INFORMATION SUPPLIED —
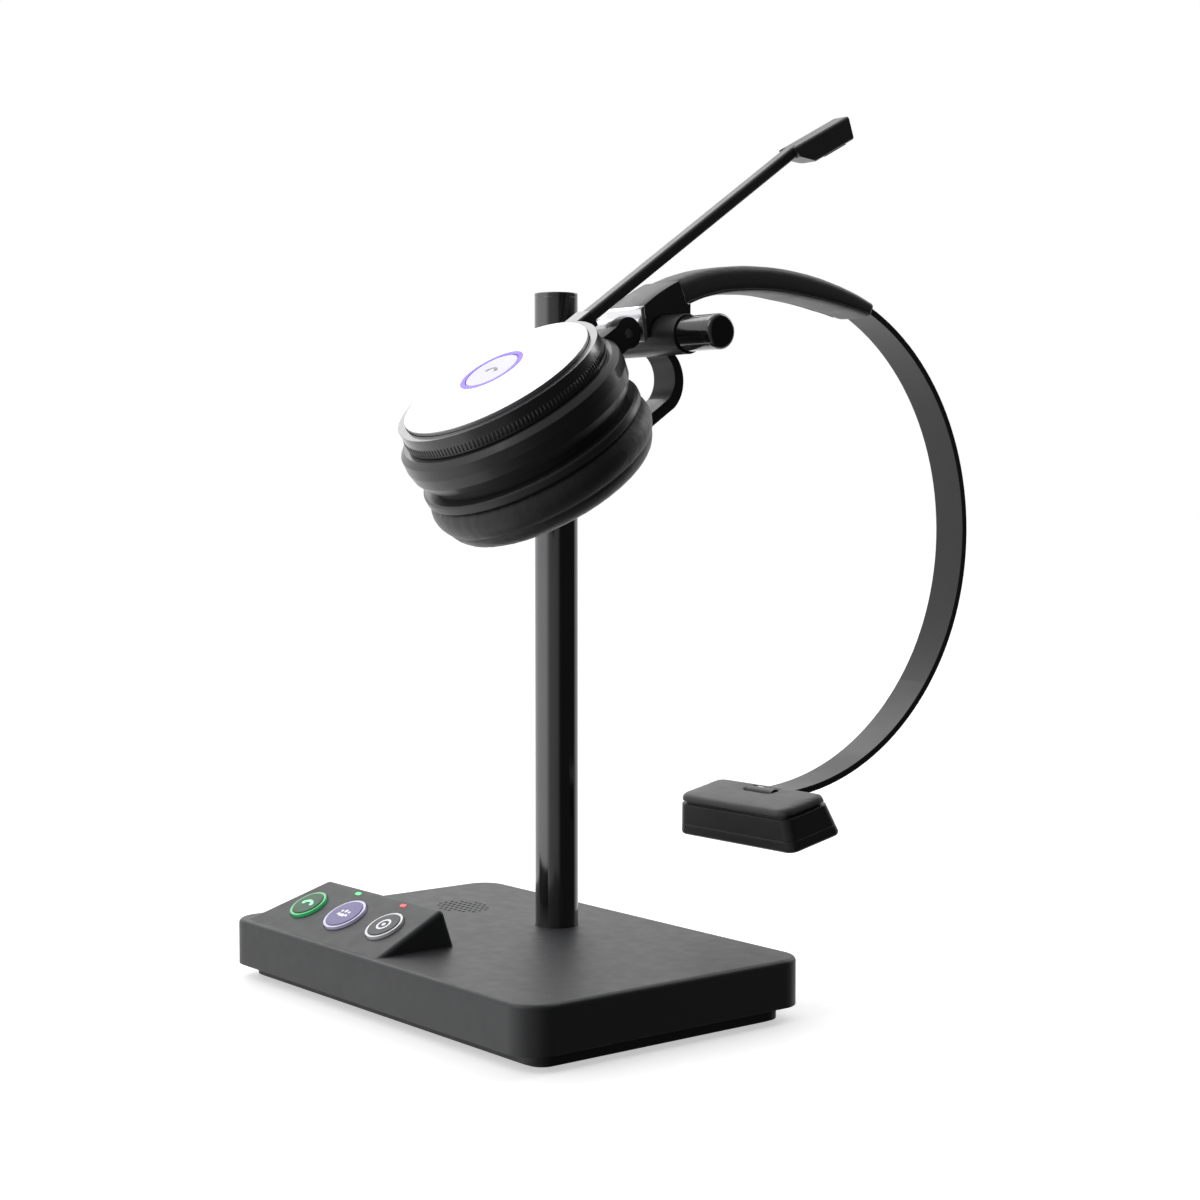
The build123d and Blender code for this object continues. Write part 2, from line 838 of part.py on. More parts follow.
def make_hinge_bracket():
    """Forked bracket on the cup's side: two ears round the slider's knuckle."""
    reach = hinge_in_cup.Y
    depth = -hinge_in_cup.Z
    inner = slide_width / 2 + ear_gap
    outer = inner + ear_width
    bracket = cup_block(2 * outer, cup_radius - 1.5, reach, depth - 3.4, depth + 3.4)
    bracket -= cup_disc(cup_radius + fit_gap, 0, cup_bottom + 5)
    bracket = cup.location * bracket
    bracket += along_x(hinge_radius, headset_x - outer, headset_x + outer, *hinge_point)
    bracket -= along_x(hinge_radius + 0.4, headset_x - inner, headset_x + inner, *hinge_point)
    front = front_plane().offset(0.2)
    bracket = split(bracket, bisect_by=front, keep=Keep.TOP)
    return bracket - along_x(hinge_pin_radius + running_gap, 0, base_width / 2, *hinge_point)


def crown_radius():
    """Radius of the sphere that gives the cup's face its shallow dome."""
    return (plate_radius**2 + plate_crown**2) / (2 * plate_crown)


def crown_height(radius):
    """Height of the dome above the face's rim, at a radius."""
    crown = crown_radius()
    return plate_crown - crown + (crown**2 - radius**2) ** 0.5


def make_cup_plate():
    """Round spun-metal face of the cup."""
    crown = crown_radius()
    plate = cup_disc(plate_radius, -plate_crown - 1, plate_thickness)
    plate &= Pos(0, 0, plate_crown - crown) * Sphere(crown)
    return cup.location * (plate - cup_disc(light_outer + 0.02, -5, 5))


def make_light_ring():
    """Light guide round the answer button."""
    top = -crown_height(light_outer)
    return cup.location * cup_tube(light_inner, light_outer, top, plate_thickness + 0.6)


def make_answer_button():
    """Round button in the middle of the cup's face."""
    button = cup_disc(light_inner - button_gap, -crown_height(light_outer), plate_thickness)
    button = fillet(button.edges().group_by(Axis.Z)[-1], 0.3)
    return cup.location * button


def make_cup_board():
    """Round circuit board under the plate, with a switch under the button."""
    board = cup_disc(hub_radius - 3.8, 4.2, 5.2)
    board += cup_disc(2.5, plate_thickness + button_travel + 0.3, 4.2)
    return cup.location * board


def make_cup_battery():
    """Flat battery pack behind the board."""
    bottom = cup_bottom - 3.2
    middle = bottom - battery_thickness / 2
    return cup.location * (Pos(0, 0, -middle) * Box(battery_width, battery_length, battery_thickness))


def make_cup_baffle():
    """Neck between the cup and the cushion; it closes the shell and holds the driver."""
    inside = cup_radius - 1.7 - cup_wall - 0.1
    neck = cup_tube(15.0, neck_radius, cup_bottom, lip_top)
    neck += cup_tube(15.0, inside, cup_bottom - 1.6, cup_bottom)
    return cup.location * neck


def make_speaker_driver():
    """Round loudspeaker in the baffle."""
    driver = cup_disc(14.9, cup_bottom - 0.8, lip_top + 1.0)
    driver += cup_disc(9.0, cup_bottom - 2.8, cup_bottom - 0.8)
    return cup.location * driver


def make_cushion_ring():
    """Stiff ring that the ear cushion is sewn to."""
    ring = cup_tube(16.0, lip_radius, lip_top, lip_bottom)
    edges = ring.edges().filter_by(GeomType.CIRCLE).sort_by(lambda e: e.radius)[-2:]
    return cup.location * fillet(edges, 0.7)


def make_ear_cushion():
    """Soft ring cushion, fullest near the ring and drawn in at its face."""
    top = -(lip_bottom + 0.05)
    section = Curve() + [
        Line((cushion_hole, top), (cushion_radius - 1.6, top)),
        ThreePointArc(
            (cushion_radius - 1.6, top),
            (cushion_radius, top - 3.6),
            (cushion_radius - 1.6, top - 8.0),
        ),
        ThreePointArc(
            (cushion_radius - 1.6, top - 8.0),
            (cushion_radius - 4.2, -cushion_bottom + 0.6),
            (cushion_radius - 8.0, -cushion_bottom),
        ),
        Line((cushion_radius - 8.0, -cushion_bottom), (cushion_hole + 4, -cushion_bottom)),
        ThreePointArc(
            (cushion_hole + 4, -cushion_bottom),
            (cushion_hole + 1.1, -cushion_bottom + 1.2),
            (cushion_hole, -cushion_bottom + 4),
        ),
        Line((cushion_hole, -cushion_bottom + 4), (cushion_hole, top)),
    ]
    return cup.location * revolve(Plane.XZ * make_face(section), Axis.Z)


def make_ear_mesh():
    """Cloth disc over the loudspeaker, inside the cushion."""
    return cup.location * cup_disc(cushion_hole - 0.1, lip_bottom + 0.1, lip_bottom + 0.7)


# ---------------------------------------------------------------- boom pieces
def boom_bar(width, height, near, far):
    """Bar along the boom's line."""
    return cup_block(width, near, far, boom_depth - height / 2, boom_depth + height / 2)


def make_boom_ring():
    """Turning ring round the cup's hub, with the boom's socket."""
    ring = cup_tube(plate_radius + 0.2, ring_radius, ring_top, plate_thickness + 0.4)
    ring += cup_tube(hub_radius + 0.08, ring_radius, plate_thickness + 0.4, ring_bottom)
    socket = cup_block(boom_width + 2.2, ring_radius - 1.0, socket_end, ring_top + 0.2, ring_bottom - 0.5)
    ring += fillet(socket.edges().filter_by(Axis.Y), 0.8)
    return cup.location * (ring - boom_bar(boom_width, boom_height, ring_radius, socket_end + 1))


def make_boom_arm():
    """Slim boom from the ring's socket to the microphone."""
    bar = boom_bar(boom_width, boom_height, ring_radius, boom_end)
    return cup.location * fillet(bar.edges().filter_by(Axis.Y), 0.9)


def mic_turn():
    """Bend of the microphone towards the mouth, about the boom's end."""
    hinge = Pos(0, mic_start, -boom_depth)
    return hinge * Rot(-mic_bend, 0, 0) * Pos(0, -mic_start, boom_depth)


def make_mic_capsule():
    """Microphone housing at the boom's end, with a slanted start."""
    top = -(boom_depth - boom_height / 2) + 0.1
    low = top - mic_height
    outline = Polyline(
        (mic_start, top),
        (mic_end, top),
        (mic_end - 0.8, low),
        (mic_start + 6.5, low),
        (mic_start + 1.0, top - boom_height),
        close=True,
    )
    body = extrude(Plane.YZ * make_face(outline), amount=mic_width / 2, both=True)
    body = fillet(body.edges().filter_by(Axis.Y), 0.9)
    body = mic_turn() * body
    body -= boom_bar(boom_width, boom_height + 0.3, mic_start - 1, boom_end)
    return cup.location * body


def make_mic_screen():
    """Small metal screen under the microphone's tip."""
    low = -(boom_depth - boom_height / 2) + 0.1 - mic_height
    screen = Pos(0, mic_end - 8, low - 0.15) * Box(4.6, 9.0, 0.3)
    return cup.location * mic_turn() * screen


# ---------------------------------------------------------------- head pad pieces
def pad_outline(depth, inset):
    """Outline of the pad at a depth below its top, with its place along the lean."""
    share = depth / pad_height
    length = pad_top_length + (pad_foot_length - pad_top_length) * share - 2 * inset
    across = pad_top_depth + (pad_foot_depth - pad_top_depth) * share - 2 * inset
    face = RectangleRounded(length, across, pad_corner - inset / 2)
    return Pos(0, pad_foot_shift * share, -depth) * face


def pad_slice(top, bottom, inset=0.0):
    """Tapered slice of the pad between two depths."""
    return loft([pad_outline(bottom, inset), pad_outline(top, inset)])


def pad_slot():
    """Room round the strip's eye and the strip, over the pad's swing."""
    reach = 14.0
    half = strip_thickness / 2 + 0.3
    rise = reach * sin(radians(pad_swing))
    y, z = pad_pivot
    edges = [
        Line((y, z + half), (y + reach, z + half + rise)),
        Line((y + reach, z + half + rise), (y + reach, z - half - rise)),
        Line((y + reach, z - half - rise), (y, z - half)),
        Line((y, z - half), (y, z + half)),
    ]
    slot = headset_plate(edges, strip_width + 0.8)
    room = along_x(
        pad_eye_radius + 0.3,
        headset_x - strip_width / 2 - 0.4,
        headset_x + strip_width / 2 + 0.4,
        *pad_pivot,
    )
    return slot + room


def pad_pin_bar(radius):
    """Round bar on the pad's pivot."""
    return along_x(radius, headset_x - 9, headset_x + 9, *pad_pivot)


def make_pad_cushion():
    """Soft top of the head pad."""
    soft = pad_slice(0, pad_seam)
    soft = fillet(soft.edges().group_by(Axis.Z)[-1], 1.4)
    return pad.location * soft - pad_slot() - pad_pin_bar(pad_pin_radius + fit_gap)


def make_pad_body():
    """Middle of the head pad, set in under the cushion by a narrow groove."""
    body = pad_slice(pad_seam + pad_groove, pad_height - pad_base_thickness)
    body += pad_slice(pad_seam, pad_seam + pad_groove, inset=0.9)
    return pad.location * body - pad_slot() - pad_pin_bar(pad_pin_radius + fit_gap)


def make_pad_base():
    """Foot plate of the head pad."""
    plate = pad_slice(pad_height - pad_base_thickness, pad_height)
    return pad.location * fillet(plate.edges().group_by(Axis.Z)[0], 1.0)


# ---------------------------------------------------------------- write every piece
def make_base():
    save("base_shell", make_base_shell())
    save("bottom_cover", make_bottom_cover())
    save("foot_mat", make_foot_mat())
    save("ballast_plate", make_ballast())
    save("main_board", make_main_board())
    save("base_speaker", make_base_speaker())
    save("key_board", make_key_board())
    save("key_switches", make_key_switches())
    save("lens_green", make_lens(lens_x[0], -1.6, 0.1))
    save("lens_red", make_lens(lens_x[1], -1.6, 0.1))
    save("usb_sockets", make_usb_sockets())
    save("cover_screws", make_cover_screws())
    for name, x, radius in zip(key_names, key_x, key_radius):
        save("key_" + name + "_skirt", make_key_skirt(radius, x))
        save("key_" + name + "_cap", make_key_cap(radius, x))


def make_stand():
    save("pole", make_pole())
    save("pole_cap", make_pole_cap())
    save("pole_plug", make_pole_plug())
    save("pole_screw", make_pole_screw())
    save("hanger_arm", make_arm())
    save("arm_stud", make_arm_stud())
    save("arm_end_cap", make_arm_cap())
    save("charge_collar", make_collar())
    save("charge_pins", make_charge_pins())
    save("cup_rest", make_cup_rest())


def make_headband():
    save("slider_housing", make_slider_housing())
    save("band_front_cap", make_front_cap())
    save("charge_pads", make_charge_pads())
    save("band_cover", make_band_cover())
    save("band_spring", make_band_spring())
    save("slider_strip", make_slider_strip())
    save("hinge_pin", make_hinge_pin())


def make_cup():
    save("cup_housing", make_cup_housing())
    save("hinge_bracket", make_hinge_bracket())
    save("cup_plate", make_cup_plate())
    save("light_ring", make_light_ring())
    save("answer_button", make_answer_button())
    save("cup_board", make_cup_board())
    save("cup_battery", make_cup_battery())
    save("cup_baffle", make_cup_baffle())
    save("speaker_driver", make_speaker_driver())
    save("cushion_ring", make_cushion_ring())
    save("ear_cushion", make_ear_cushion())
    save("ear_mesh", make_ear_mesh())


def make_boom():
    save("boom_ring", make_boom_ring())
    save("boom_arm", make_boom_arm())
    save("mic_capsule", make_mic_capsule())
    save("mic_screen", make_mic_screen())


def make_pad():
    save("pad_cushion", make_pad_cushion())
    save("pad_body", make_pad_body())
    save("pad_base", make_pad_base())
    save("pad_pin", pad_pin_bar(pad_pin_radius))


make_base()
make_stand()
make_headband()
make_cup()
make_boom()
make_pad()
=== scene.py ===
"""Looks of a wireless office headset on its charging stand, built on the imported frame.

Everything is in metres, in the CAD's frame: +X along the base, +Y to the back, +Z up.
"""
import json
from math import cos, pi, radians, sin

import bpy
import numpy as np
from mathutils import Matrix, Vector, noise


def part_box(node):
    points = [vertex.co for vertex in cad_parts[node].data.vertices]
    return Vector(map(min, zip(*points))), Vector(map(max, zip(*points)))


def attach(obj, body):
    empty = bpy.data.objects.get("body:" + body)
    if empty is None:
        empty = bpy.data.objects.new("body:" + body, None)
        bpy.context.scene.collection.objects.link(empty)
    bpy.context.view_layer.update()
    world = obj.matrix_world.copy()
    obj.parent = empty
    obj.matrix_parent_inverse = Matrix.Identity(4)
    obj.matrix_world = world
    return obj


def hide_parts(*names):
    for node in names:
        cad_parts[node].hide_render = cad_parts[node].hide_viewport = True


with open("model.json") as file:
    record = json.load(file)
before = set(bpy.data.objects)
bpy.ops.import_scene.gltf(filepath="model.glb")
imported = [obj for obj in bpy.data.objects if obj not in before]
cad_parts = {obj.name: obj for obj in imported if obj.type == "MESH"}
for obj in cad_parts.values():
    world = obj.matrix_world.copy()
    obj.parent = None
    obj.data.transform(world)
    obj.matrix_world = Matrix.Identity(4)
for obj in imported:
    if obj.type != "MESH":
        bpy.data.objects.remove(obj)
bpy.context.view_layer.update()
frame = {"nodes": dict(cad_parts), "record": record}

MM = 0.001
PLANE_X = 36.0 * MM

# The cup's frame: its centre on the face's rim plane and its outward axis.
CUP_TILT = radians(34.1)
CUP_CENTRE = Vector((PLANE_X, -29.5 * MM, 166.85 * MM))
CUP_OUT = Vector((0, -sin(CUP_TILT), cos(CUP_TILT)))
CUP_UP = Vector((0, cos(CUP_TILT), sin(CUP_TILT)))
CUP_FRAME = Matrix.Translation(CUP_CENTRE) @ Matrix((
    (1, 0, 0, 0),
    (0, CUP_UP.y, CUP_OUT.y, 0),
    (0, CUP_UP.z, CUP_OUT.z, 0),
    (0, 0, 0, 1),
))

# The headband's tangent arcs: centre in Y and Z, outer radius.
BAND_FRONT = ((50.539, 136.120), 62.5)
BAND_TOP = ((57.4, 87.3), 111.8)
BAND_REAR = ((68.722, 125.770), 71.7)
BAND_TURNS = (-24.0, -8.0, 16.4, 24.3)

# The sleeve's thickness in mm, and how it thins towards its rear end.
SLEEVE_THICKNESS = 7.3
SLEEVE_THINNING = 2.7
TAPER_START = 7.0
TAPER_POWER = 1.3
SLEEVE_HALF_WIDTH = 7.0
PIPING_RADIUS = 0.28
PIPING_SIDE = 6.9
PIPING_RISE = 0.75

KEY_SLOPE = radians(27.0)
SLOPE_OUT = Vector((0, -sin(KEY_SLOPE), cos(KEY_SLOPE)))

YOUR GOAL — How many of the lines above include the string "before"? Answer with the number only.

RESPONSE FOR THIS EXERCISE — 2